Specify the JDBC URI in the required format.

Username

For token-based authentication, use the value token.

Password

Paste the personal access token for the service account.

Logging Configuration

Select the logging level for the connector logs and save the values by clicking Save in this section. The available log levels are based on the Log4j framework.

Parameter

Description

Log level

Select the log level to generate logs. The available options are INFO, DEBUG, WARN, TRACE, ERROR, FATAL, ALL.

Obfuscate Literals

Skip this section as it’s not applicable to Databricks Unity Catalog data sources.

Test Connection

Under Test Connection, click Test to validate network connectivity.

If the connection test fails, make sure the JDBC URI and service account credentials are correct.

Metadata Extraction

You can configure metadata extraction (MDE) for an OCF data source on the Metadata Extraction tab of the Settings page.

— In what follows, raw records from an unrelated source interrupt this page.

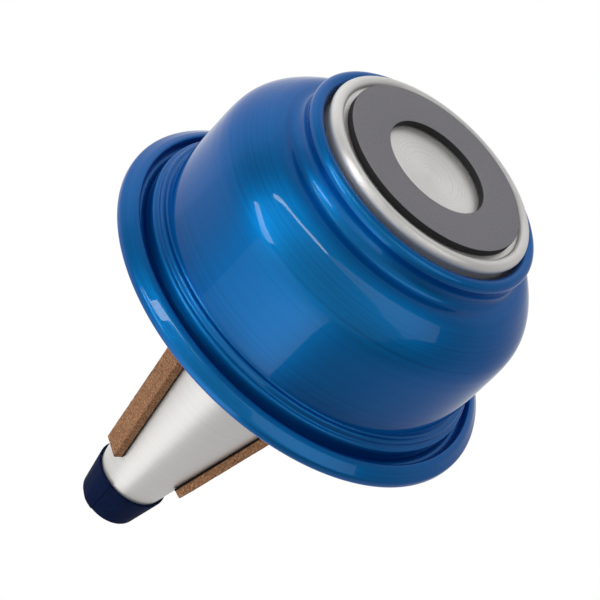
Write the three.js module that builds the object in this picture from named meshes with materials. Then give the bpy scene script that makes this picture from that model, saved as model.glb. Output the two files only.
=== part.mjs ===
// Adjustable cup mute for a trumpet, standing on its base pad.
// Millimetres, +Z up along the axis, from the base pad to the narrow tip.
// The origin is the centre of the pad's lower face.
import * as THREE from 'three';

// ---- driving dimensions ----
const SEGMENTS = 64;            // facets round every turned piece
const FIT_GAP = 0.3;            // clearance between pieces that touch

const PAD_OUTER_R = 27.1;
const PAD_INNER_R = 15.0;
const PAD_THICKNESS = 2.0;

const SHEET = 1.0;              // spun sheet, body and cup
const PLATE_THICKNESS = 0.8;
const PLATE_DISH = 0.6;         // how far the plate's middle is pushed in
const PLATE_R = 29.6;

const BEAD_RING_R = 30.05;      // the body's rolled base bead: ring radius,
const BEAD_R = 1.8;             // the roll's own radius and its height
const BEAD_Z = 2.7;

const BARREL_R = 31.0;          // straight stretch that the cup slides on
const BARREL_TOP_Z = 27.4;
const TIP_R = 8.15;             // cone's outer radius at its open end
const TIP_Z = 152.3;

const SLEEVE_THICKNESS = 0.65;
const SLEEVE_BOTTOM_Z = 139.8;
const SLEEVE_TOP_Z = 153.0;

const CORK_COUNT = 3;
const CORK_FIRST_ANGLE = Math.PI / 2;
const CORK_WIDTH = 7.4;
const CORK_THICKNESS = 2.5;
const CORK_BOTTOM_Z = 76;
const CORK_TOP_Z = 129.3;

// The cup's profile follows the middle of its sheet: [radius, height] points.
const LIP_RING_R = 34.3;        // rolled neck lip
const LIP_R = 1.2;
const LIP_Z = 5.6;
const NECK_LINE = [[35.4, 6.4], [34.75, 7.4], [34.7, 8.6], [36.6, 10.0]];
const BOWL_LINE = [[38.2, 11.6], [43.0, 16.4], [46.4, 20.6], [48.1, 25.5], [48.5, 31], [48.5, 40], [48.5, 48.8]];
const FOOT_LINE = [[50.1, 50.3], [50.4, 51.9], [51.4, 52.5]];
const CHANNEL_LINE = [[51.5, 56.6], [52.3, 57.6], [54.0, 57.6], [54.8, 56.7], [54.8, 55.0]];
const FLANGE_LINE = [[55.4, 54.5], [56.5, 55.2], [57.9, 56.7]];
const RIM_RING_R = 57.2;        // rolled rim
const RIM_R = 1.1;
const RIM_Z = 58.0;

const LINER_BOTTOM_Z = 6.8;
const LINER_TOP_Z = 12.8;
const LINER_OUTER_R = 33.6;

// ---- colours ----
const ALUMINIUM = { color: 0xd8d6d2, metalness: 1.0, roughness: 0.35 };
const LACQUER = { color: 0x0557a6, metalness: 0.7, roughness: 0.15 };
const FOAM_RUBBER = { color: 0x57565a, metalness: 0.0, roughness: 0.9 };
const CORK = { color: 0xa87450, metalness: 0.0, roughness: 0.95 };
const BAND_RUBBER = { color: 0x06173f, metalness: 0.0, roughness: 0.5 };
const FELT = { color: 0x16203a, metalness: 0.0, roughness: 1.0 };

// ---- helpers ----
const point = (r, z) => new THREE.Vector2(r, z);

// Points on an arc about (r, z), from one angle to another, in degrees.
function arc(r, z, radius, fromDeg, toDeg, steps) {
  const points = [];
  for (let i = 0; i <= steps; i++) {
    const a = THREE.MathUtils.degToRad(fromDeg + ((toDeg - fromDeg) * i) / steps);
    points.push(point(r + radius * Math.cos(a), z + radius * Math.sin(a)));
  }
  return points;
}

// A curve through the given points, sampled evenly enough for a turned profile.
function smooth(points, steps) {
  return new THREE.SplineCurve(points).getPoints(steps);
}

// Gives a sheet's middle line its thickness: one closed outline round it.
function thicken(line, thickness) {
  const left = [];
  const right = [];
  line.forEach((p, i) => {
    const before = line[Math.max(i - 1, 0)];
    const after = line[Math.min(i + 1, line.length - 1)];
    const along = after.clone().sub(before).normalize();
    const across = point(-along.y, along.x).multiplyScalar(thickness / 2);
    left.push(p.clone().add(across));
    right.push(p.clone().sub(across));
  });
  return [...left, ...right.reverse()];
}

// True where a closed outline runs anticlockwise in the (radius, height) plane.
function isAnticlockwise(outline) {
  return THREE.ShapeUtils.area(outline) > 0;
}

// Turns a closed outline, or one that starts and ends on the axis, about +Z.
function turned(outline) {
  const points = isAnticlockwise(outline) ? outline : [...outline].reverse();
  const onAxis = points.some((p) => p.x === 0);
  const profile = onAxis ? startOnAxis(points) : [...points, points[0].clone()];
  const geometry = new THREE.LatheGeometry(profile, SEGMENTS);
  geometry.rotateX(Math.PI / 2);
  return geometry;
}

// Rotates the order of an outline's points so that both ends are on the axis.
function startOnAxis(points) {
  const n = points.length;
  const first = points.findIndex((p, i) => p.x === 0 && points[(i + n - 1) % n].x === 0);
  return points.map((p, i) => points[(first + i) % n]);
}

function ring(innerR, outerR, bottomZ, topZ) {
  return turned([point(innerR, bottomZ), point(outerR, bottomZ), point(outerR, topZ), point(innerR, topZ)]);
}

function piece(name, geometry, look) {
  const mesh = new THREE.Mesh(geometry, new THREE.MeshStandardMaterial(look));
  mesh.name = name;
  return mesh;
}

// Cone's outer radius at a height above the barrel.
const CONE_SLOPE = (BARREL_R - TIP_R) / (TIP_Z - BARREL_TOP_Z);
const coneRadius = (z) => BARREL_R - CONE_SLOPE * (z - BARREL_TOP_Z);

// ---- mute body ----
// Rubber ring that the mute stands on.
function basePad() {
  return piece('base_pad', ring(PAD_INNER_R, PAD_OUTER_R, 0, PAD_THICKNESS), FOAM_RUBBER);
}

// Slightly dished end plate, held inside the rolled bead.
function basePlate() {
  const low = PAD_THICKNESS + FIT_GAP;
  const high = low + PLATE_THICKNESS;
  const outline = [
    point(0, low + PLATE_DISH),
    point(PAD_INNER_R * 0.6, low + PLATE_DISH * 0.6),
    point(PAD_INNER_R, low),
    point(PLATE_R, low),
    point(PLATE_R, high),
    point(PAD_INNER_R, high),
    point(PAD_INNER_R * 0.6, high + PLATE_DISH * 0.6),
    point(0, high + PLATE_DISH),
  ];
  return piece('base_plate', turned(outline), ALUMINIUM);
}

// One spun sheet: bead rolled over the plate's edge, barrel, then the long cone.
function coneBody() {
  const middle = SHEET / 2;
  const bead = arc(BEAD_RING_R, BEAD_Z, BEAD_R - middle, 232, 360, 6);
  const line = [
    ...bead,
    point(BARREL_R - middle, BEAD_Z + BEAD_R + 1),
    point(BARREL_R - middle, BARREL_TOP_Z - 2),
    point(coneRadius(BARREL_TOP_Z + 2) - middle, BARREL_TOP_Z + 2),
    point(TIP_R - middle, TIP_Z),
  ];
  return piece('cone_body', turned(thicken(line, SHEET)), ALUMINIUM);
}

// Dark band stretched over the open tip, turned in a little over its edge.
function tipSleeve() {
  const inner = (z) => coneRadius(z) + FIT_GAP;
  const outer = (z) => inner(z) + SLEEVE_THICKNESS;
  const lipZ = TIP_Z + FIT_GAP;
  const outline = [
    point(inner(SLEEVE_BOTTOM_Z), SLEEVE_BOTTOM_Z),
    point(outer(SLEEVE_BOTTOM_Z), SLEEVE_BOTTOM_Z),
    point(outer(SLEEVE_TOP_Z - 1.4), SLEEVE_TOP_Z - 1.4),
    point(outer(SLEEVE_TOP_Z) - 0.5, SLEEVE_TOP_Z - 0.4),
    point(outer(SLEEVE_TOP_Z) - 1.3, SLEEVE_TOP_Z),
    point(TIP_R - SHEET, SLEEVE_TOP_Z),
    point(TIP_R - SHEET, lipZ),
    point(inner(lipZ), lipZ),
  ];
  return piece('tip_sleeve', turned(outline), BAND_RUBBER);
}

// A flat strip laid along the cone, square-ended, its back clear of the cone.
function corkStrip(index) {
  const slant = Math.atan(CONE_SLOPE);
  const length = (CORK_TOP_Z - CORK_BOTTOM_Z) / Math.cos(slant);
  const middleZ = (CORK_TOP_Z + CORK_BOTTOM_Z) / 2;
  const standOff = (FIT_GAP + CORK_THICKNESS / 2) / Math.cos(slant);
  const strip = piece(
    `cork_strip_${index + 1}`,
    new THREE.BoxGeometry(CORK_THICKNESS, CORK_WIDTH, length),
    CORK,
  );
  strip.position.set(coneRadius(middleZ) + standOff, 0, middleZ);
  strip.rotation.y = -slant;
  const holder = new THREE.Group();
  holder.rotation.z = CORK_FIRST_ANGLE + (index * 2 * Math.PI) / CORK_COUNT;
  holder.add(strip);
  return holder;
}

// ---- cup ----
// Middle line of the spun cup, from inside the neck lip to inside the rim roll.
function cupLine() {
  const lip = arc(LIP_RING_R, LIP_Z, LIP_R, 180, 355, 5);
  const neckAndBowl = smooth([...NECK_LINE, ...BOWL_LINE].map(([r, z]) => point(r, z)), 13);
  const edge = [...FOOT_LINE, ...CHANNEL_LINE, ...FLANGE_LINE].map(([r, z]) => point(r, z));
  const rim = arc(RIM_RING_R, RIM_Z, RIM_R, -30, 150, 5);
  return [...lip, ...neckAndBowl, ...edge, ...rim];
}

function cupShell() {
  return piece('cup_shell', turned(thicken(cupLine(), SHEET)), LACQUER);
}

// Felt ring glued in the neck, which grips the barrel.
function neckLiner() {
  return piece('neck_liner', ring(BARREL_R + FIT_GAP, LINER_OUTER_R, LINER_BOTTOM_Z, LINER_TOP_Z), FELT);
}

const mute = new THREE.Group();
mute.add(basePad(), basePlate(), coneBody(), tipSleeve());
for (let index = 0; index < CORK_COUNT; index++) {
  mute.add(corkStrip(index));
}
mute.add(cupShell(), neckLiner());

export default mute;
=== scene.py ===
"""Looks for an adjustable trumpet cup mute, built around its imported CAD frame. Metres, +Z up the axis."""

import math

import bmesh
import bpy
from mathutils import Euler, Matrix, Vector, noise


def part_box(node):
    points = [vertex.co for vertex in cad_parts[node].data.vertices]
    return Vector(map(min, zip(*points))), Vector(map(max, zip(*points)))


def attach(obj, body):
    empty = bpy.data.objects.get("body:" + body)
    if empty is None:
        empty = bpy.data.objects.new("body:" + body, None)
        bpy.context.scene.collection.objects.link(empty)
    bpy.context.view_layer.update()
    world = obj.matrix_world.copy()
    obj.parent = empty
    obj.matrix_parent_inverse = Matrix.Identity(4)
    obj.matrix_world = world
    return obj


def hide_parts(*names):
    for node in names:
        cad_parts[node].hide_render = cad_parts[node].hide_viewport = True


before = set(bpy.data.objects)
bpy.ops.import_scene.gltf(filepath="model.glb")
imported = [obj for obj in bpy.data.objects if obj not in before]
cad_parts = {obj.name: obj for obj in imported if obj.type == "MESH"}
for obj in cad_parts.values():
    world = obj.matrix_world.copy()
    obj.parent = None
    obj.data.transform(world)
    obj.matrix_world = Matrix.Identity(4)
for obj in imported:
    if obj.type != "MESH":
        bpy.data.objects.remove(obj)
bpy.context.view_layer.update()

MM = 0.001

# ---- driving dimensions, in millimetres ----
PAD_INNER_R = 15.0
PAD_OUTER_R = 27.1
PAD_THICKNESS = 2.0
PLATE_R = 29.6
PLATE_LOW_Z = 2.3
PLATE_THICKNESS = 0.8
PLATE_DISH = 0.6
SHEET = 1.0
VISIBLE_SHEET = 0.9
BEAD_RING_R = 30.05
BEAD_R = 1.8
BEAD_Z = 2.7
BARREL_R = 31.0
BARREL_TOP_Z = 27.4
TIP_R = 8.15
TIP_Z = 152.3
SLEEVE_GAP = 0.12
SLEEVE_THICKNESS = 0.85
SLEEVE_BOTTOM_Z = 139.8
SLEEVE_TOP_Z = 153.0
CORK_ANGLES = (90, 210, 330)
CORK_WIDTH = 7.4
CORK_THICKNESS = 3.1
CORK_STAND_OFF = -0.3  # sunk into the cone, so the near-black band of painted shade at the strip's back closes the gap
CORK_EDGE = 0.22
# painted shade: the back share of each cork strip is coloured near black for the shadow in the gap between cork
# and cone
PAINTED_SHADE_SHARE = 0.1  # of the strip's thickness, at its back
PAINTED_SHADE_COLOR = (0.012, 0.008, 0.006, 1.0)
CORK_BOTTOM_Z = 70.0
CORK_TOP_Z = 129.3
BOWL_R = 49.05
RIM_OUTER_R = 58.8
RIM_ROLL_R = 1.6
RIM_ROLL_Z = 58.0
LIP_RING_R = 34.05
LIP_R = 1.9
LIP_Z = 5.7

# the cup's outer face: (radius, height) points, then (radius, height, fillet radius) corners
NECK_POINTS = ((35.95, 6.2), (35.45, 7.2), (35.05, 8.2), (34.98, 9.2), (35.1, 10.2), (35.45, 11.2), (36.05, 12.1))
BOWL_POINTS = (
    (36.6, 12.35),
    (38.3, 12.7),
    (39.9, 13.3),
    (41.6, 14.4),
    (43.5, 16.15),
    (45.2, 18.0),
    (46.7, 20.0),
    (47.8, 22.0),
    (48.5, 24.0),
    (48.9, 26.5),
    (49.05, 30.0),
    (49.05, 48.5),
)
RIM_CORNERS = (
    (BOWL_R, 48.6, 0),
    (BOWL_R, 49.9, 0.35),
    (50.7, 49.9, 0.55),
    (50.75, 51.6, 0.3),
    (51.95, 51.75, 0.6),
    (51.95, 57.2, 1.1),
    (54.3, 57.2, 1.1),
    (54.3, 53.6, 0.7),
    (56.4, 54.6, 1.2),
    (RIM_OUTER_R, 56.8, 1.0),
    (RIM_OUTER_R, 57.9, 0),
)

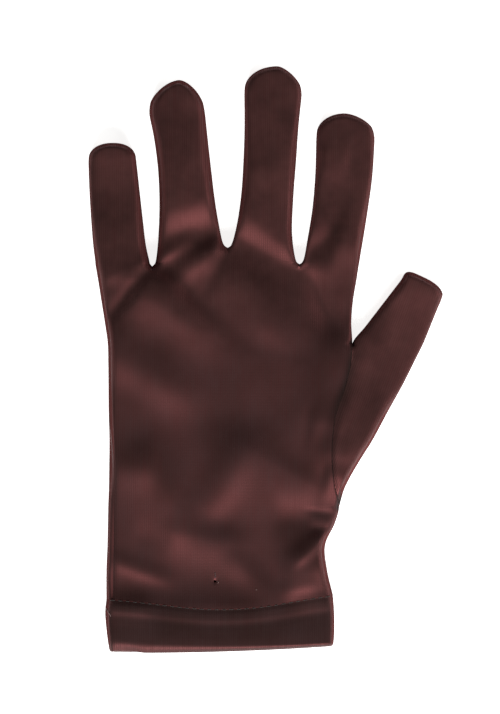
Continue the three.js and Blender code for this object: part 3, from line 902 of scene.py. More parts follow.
@dataclass(frozen=True)
class Shine:
    """Where the satin keeps its lustre, and where it is turned down towards a seam and its colour is
    lightened with painted light.
    """

    # What a face turned to the wrist adds, because the rounded lip of the hem keeps its shine
    wrist_share: float = 0.35
    # Between which facings the lustre rises from none to all
    facings: Plan = (0.6, 0.92)
    # The middle of the box that holds the thumb's furrow, and half its size
    furrow_middle: Plan = (28.0, -27.0)
    furrow_half: Plan = (12.0, 37.0)
    # Between which y the furrow's strip of painted shade, whose shine is taken off, begins, and between
    # which it ends
    shade_strip_from: Plan = (-30.0, -12.0)
    shade_strip_until: Plan = (-2.0, 6.0)
    # The strip's reach on the hand and on the thumb, and the share of the lustre that it takes
    shade_strip_reach: Plan = (1.9, 2.3)
    shade_strip_share: float = 0.75
    # Between which distances from the thumb's seam the colour lightened with painted light comes in
    painted_light_from: Plan = (0.8, 2.4)

    def at(self, points: np.ndarray, normals: np.ndarray) -> dict[str, np.ndarray]:
        """What the satin reads at points.

        Args:
            points: the points in millimetres.
            normals: the cloth's normals at them.

        Returns:
            How far the cloth is "turned" down towards a seam, which sets where painted light lightens its
            colour, and the "lustre" that it keeps, which goes there and in the furrow beside the thumb,
            where taking it off paints the shade of the seam's groove.
        """
        facing = np.abs(normals[:, 2]) + self.wrist_share * np.maximum(-normals[:, 1], 0.0)
        kept = smoothstep(facing, *self.facings)
        turned = 1.0 - kept
        close = (np.abs(points[:, :2] - self.furrow_middle) < self.furrow_half).all(axis=1)
        beside = np.flatnonzero(close & (normals[:, 2] > 0.0))
        if len(beside):
            distance, ways = distance_to(THUMB_SEAM, points[beside, :2])
            y = points[beside, 1]
            along = smoothstep(y, *self.shade_strip_from) * (1.0 - smoothstep(y, *self.shade_strip_until))
            reach = np.where(ways[:, 0] < 0.0, *self.shade_strip_reach)
            # Painted shade: the shine is taken off a strip beside the thumb's seam, where its groove lies in
            # shade
            kept[beside] *= 1.0 - self.shade_strip_share * along * np.exp(-((distance / reach) ** 2))
            # No painted light goes on that strip near the seam, so that it stays dark
            turned[beside] *= smoothstep(distance, *self.painted_light_from)
        return {"turned": turned, "lustre": kept}


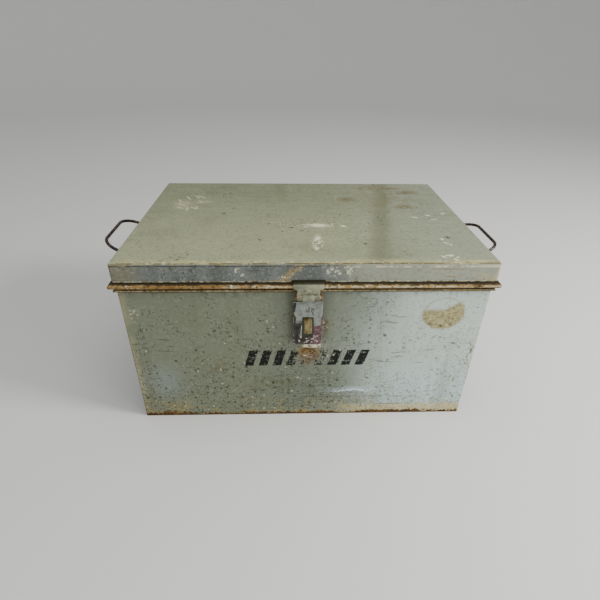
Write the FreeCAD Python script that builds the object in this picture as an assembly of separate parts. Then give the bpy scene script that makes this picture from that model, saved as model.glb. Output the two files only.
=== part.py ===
import FreeCAD, Part
import math
import os

# A sheet-steel trunk with a hinged drop-on lid, a hasp and staple in front and a rod bail on each end.
# Millimetres, +X to the trunk's right, +Y to its back, +Z up. Origin: middle of the bottom face.

os.makedirs("parts", exist_ok=True)
V = FreeCAD.Vector
X_AXIS, Y_AXIS, Z_AXIS = V(1, 0, 0), V(0, 1, 0), V(0, 0, 1)
MID = V(0, 0, 0)

# ---- overall sizes
LID_LENGTH = 610.0
LID_DEPTH = 416.0
TOTAL_HEIGHT = 326.0
SKIRT_HEIGHT = 33.0
SHEET = 1.2                     # every pressed panel
BODY_INSET = 4.0                # the body's wall stands this far inside the lid's outer face
BODY_CORNER_R = 3.0
LID_CORNER_R = 5.0
LID_EDGE_R = 3.0                # bend between the lid's top and its skirt
UPSTAND_TOP = 308.0             # the body's walls carry on up inside the lid
PAN_FLANGE = 12.0               # the bottom pan's turned-up edge
FREE_GAP = 0.3                  # between parts of different moving bodies

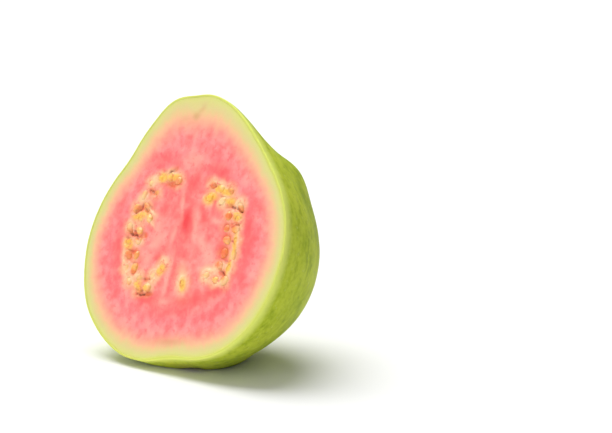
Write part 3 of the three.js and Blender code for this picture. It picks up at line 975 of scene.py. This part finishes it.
studio = {
    "floor": 4.0,
    "floorBrightness": 0.84,
    "azimuth": 43.5,
    "elevation": 12.0,
    "lens": 181.06,
    "distance": 0.9,
    "aimRight": 0.0364,  # the camera looks this far to the right of the cut face's middle
    "aimUp": 0.0095,
    "worldStrength": (0.17, 0.47),  # from the right and behind, and from the left and the front
    "worldTowards": (-0.75, 0.6),  # where the stronger light comes from, as shares of right and of back
    "overhead": (3.2, 54.0),  # strength, and degrees across
    "front": (0.98, 50.0),
    "overheadTowards": (-0.18, -0.3, 0.9),  # shares of the camera's right, of its back and of straight up
    "frontTowards": (-0.65, 0.7, 0.08),
}
azimuth, elevation = math.radians(studio["azimuth"]), math.radians(studio["elevation"])
cameraRight = Vector((math.cos(azimuth), math.sin(azimuth), 0))
level = math.cos(elevation)
cameraBack = Vector((math.sin(azimuth) * level, -math.cos(azimuth) * level, math.sin(elevation)))
cameraUp = cameraBack.cross(cameraRight)
aim = Vector(faceMiddle * mm) + cameraRight * studio["aimRight"] + cameraUp * studio["aimUp"]


def makeFloor():
    half = studio["floor"] / 2
    points = np.array([[-half, -half, 0], [half, -half, 0], [half, half, 0], [-half, half, 0]])
    floor = buildMesh("paleFloor", points, [np.array([[0, 1, 2, 3]])])
    white = studio["floorBrightness"]
    inputs = {"Roughness": 0.8, "Base Color": (white, white, white, 1)}
    material, tree, shader = newMaterial("paleFloorWhite", inputs)
    floor.data.materials.append(material)


def makeSun(name, shares, strength, degrees):
    # a wide sun makes the even, soft light of a large lamp
    right, back, up = shares
    towards = cameraRight * right + cameraBack * back + Vector((0, 0, up))
    data = bpy.data.lights.new(name, "SUN")
    data.energy = strength
    data.angle = math.radians(degrees)
    light = bpy.data.objects.new(name, data)
    light.rotation_mode = "QUATERNION"
    light.rotation_quaternion = towards.to_track_quat("Z", "Y")
    light.location = aim + towards
    bpy.context.scene.collection.objects.link(light)


def makeStudio():
    makeFloor()
    world = bpy.data.worlds.new("paleStudio")
    world.use_nodes = True
    tree = world.node_tree
    background = tree.nodes["Background"]
    background.inputs["Color"].default_value = (1, 1, 1, 1)
    place = addNode(tree, "ShaderNodeTexCoord", (-800, 0)).outputs["Generated"]
    share = addNode(tree, "ShaderNodeVectorMath", (-600, 0), {"operation": "DOT_PRODUCT"})
    right, back = studio["worldTowards"]
    share.inputs[1].default_value = cameraRight * right + cameraBack * back
    tree.links.new(place, share.inputs[0])
    weak, strong = studio["worldStrength"]
    strength = ranged(tree, (-400, 0), share.outputs["Value"], -1, 1, weak, strong)
    tree.links.new(strength, background.inputs["Strength"])
    bpy.context.scene.world = world
    makeSun("overheadLight", studio["overheadTowards"], *studio["overhead"])
    makeSun("frontLight", studio["frontTowards"], *studio["front"])
    camera = bpy.data.objects.new("camera", bpy.data.cameras.new("camera"))
    camera.data.lens = studio["lens"]
    camera.location = aim + cameraBack * studio["distance"]
    camera.rotation_mode = "QUATERNION"
    camera.rotation_quaternion = cameraBack.to_track_quat("Z", "Y")
    camera.data.clip_start, camera.data.clip_end = 0.01, 20
    bpy.context.scene.collection.objects.link(camera)
    bpy.context.scene.camera = camera
    bpy.context.scene.view_settings.view_transform = "Standard"


makeStudio()
print("studio ready")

For Databricks Unity Catalog data sources, Alation supports full and selective default MDE. Custom query-based MDE is not supported.

Refer to Configure Metadata Extraction for OCF Data Sources for information about the available configuration options.

Sampling and Profiling

Sampling and profiling, including dynamic profiling, is supported from connector version 1.0.2.3423, compatible with Alation version 2022.4 or newer.

For details, see Configure Sampling and Profiling for OCF Data Sources.

Query Log Ingestion

Not supported.

Compose

Compose is supported from connector version 1.0.2.3423, compatible with Alation version 2022.4 or newer.

For details about configuring the Compose tab of the Settings, refer to Configure Compose for OCF Data Sources.

Note

To establish a connection between Compose and Unity Catalog, Compose users will need their own personal access token or the knowledge of the token of the service account.

Incremental MDE from Compose

When users create tables and views in Compose, Alation triggers a background extraction job to make the new table and view objects available in the catalog. As a result, users will see the corresponding table or view metadata in the data catalog without re-running MDE on the Settings page of the data source.